A medio paseo un hombre de unos cincuenta años pide
sentado en las escalerillas de una entidad bancaria, de ese lugar donde se
supone está el dinero. Tiene como reclamo un letrero que dice que es español y
que no tiene trabajo. Está claro que la mayor competencia está en los
extranjeros. Utiliza para recaudar una caja de zapatos de cartón, no estira la
mano como los otros. También debe de compensarle, porque lleva muchos meses en
el mismo sitio.
Al final del paseo Alberto toca la guitarra y… por
supuesto también pide. No importa que llueva, ni que haga un día de perros, él
ahí está con su guitarra; ahora eléctrica, la ilusión de su vida me dijo. Le
pagaron los atrasos de la ayuda social y se compró un instrumento de trabajo
mejor –eso considera él que es-. Quería ser músico, lo intentó, pero terminó en
la calle, como empezó Sabina, me apostilla cuando le expongo mis dudas de que
pueda ser un buen oficio para su futuro.
En la cuesta de Begoña curiosamente no hay nadie
implorando caridad. Pero apenas torcemos hacia la calle de los Moros, frente al
kiosco de la ONCE ,
un señor bien vestido, de unos sesenta años solicita ayuda; se acompaña de un
cartel que dice que mejor es pedir que
robar. Tiene razón. Y allí está un día tras otro, y de cuando en cuando pega la
hebra con el vendedor del cupón. Es como de la familia, familia de la calle, claro.

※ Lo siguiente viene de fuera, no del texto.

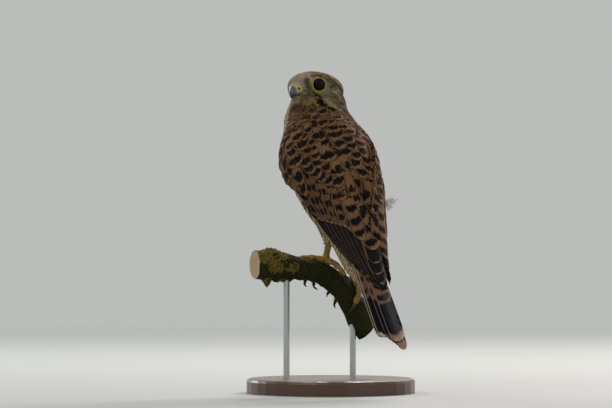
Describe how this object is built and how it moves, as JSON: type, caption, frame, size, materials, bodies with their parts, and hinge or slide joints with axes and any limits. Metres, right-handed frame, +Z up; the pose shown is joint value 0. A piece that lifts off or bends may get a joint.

A cuatro pasos, en la misma calle de los Moros, a la
puerta de un supermercado, idéntica escena a la primera que mencioné: una
rumana muy mayor, entre harapos y bolsas estira la mano y, curiosamente, da los
buenos días a todo el que pasa por su lado. No encuentro en el camino más supermercados, pero la impresión que tengo
es que se trata de un grupo organizado
de señoras mayores colocadas estratégicamente a las puertas de los puntos de
venta de alimentación. Todas responden al mismo perfil: ancianas, rumanas,
sentadas en cartones y cargadas de bolsas.
Concluyo mi periplo de pobres en el café del
Instituto, donde tomo el café que me ayudará a sobrellevar la mañana. Por allí
pasa siempre Luis, que no pide limosna, trabaja: intenta vender pañuelos de
papel, balletas, bolígrafos, lo que cuadre. Y a este es al único que socorro,
si así se puede llamar a mi exigua limosna. Le invito a un café con leche que
él agradece más que unas monedas, porque entre sorbo y sorbo aprovecha para
contarme sus pequeñas cosas, sus dificultades y alguna alegría que también
tiene. De él sé que vive en Somió “con las hermanitas” –que dice-, que le
tratan muy bien, pero considera que tiene que ganar algo y por eso después de
desayunar se lanza a la calle a vender aquello que pueda comprar muy
barato. El último día que coincidimos me
contó que estaba triste, porque antes tenía una habitación para él sólo y que
ahora le habían puesto un compañero y que, claro, había perdido su intimidad. Y
es que todos, hasta los más pobres tienen su dignidad. Cuesta dársela, lo
reconozco, porque no siempre despiertan lástima, muchas veces –y a muchas
personas que se dicen de bien- les repele tanta miseria. Todo forma parte de
esta ciudad que es Gijón, y que, además, es la mía. Reconozco que soy bastante
rara, y que más entretenido es pasar mirando escaparates que contando pobres.
Pero, qué quieren que les diga, no puedo ser indiferente a nada de lo que
sucede en la villa de Jovellanos.
ISABEL MORO
¡La humanidad que derrochas, Isabel!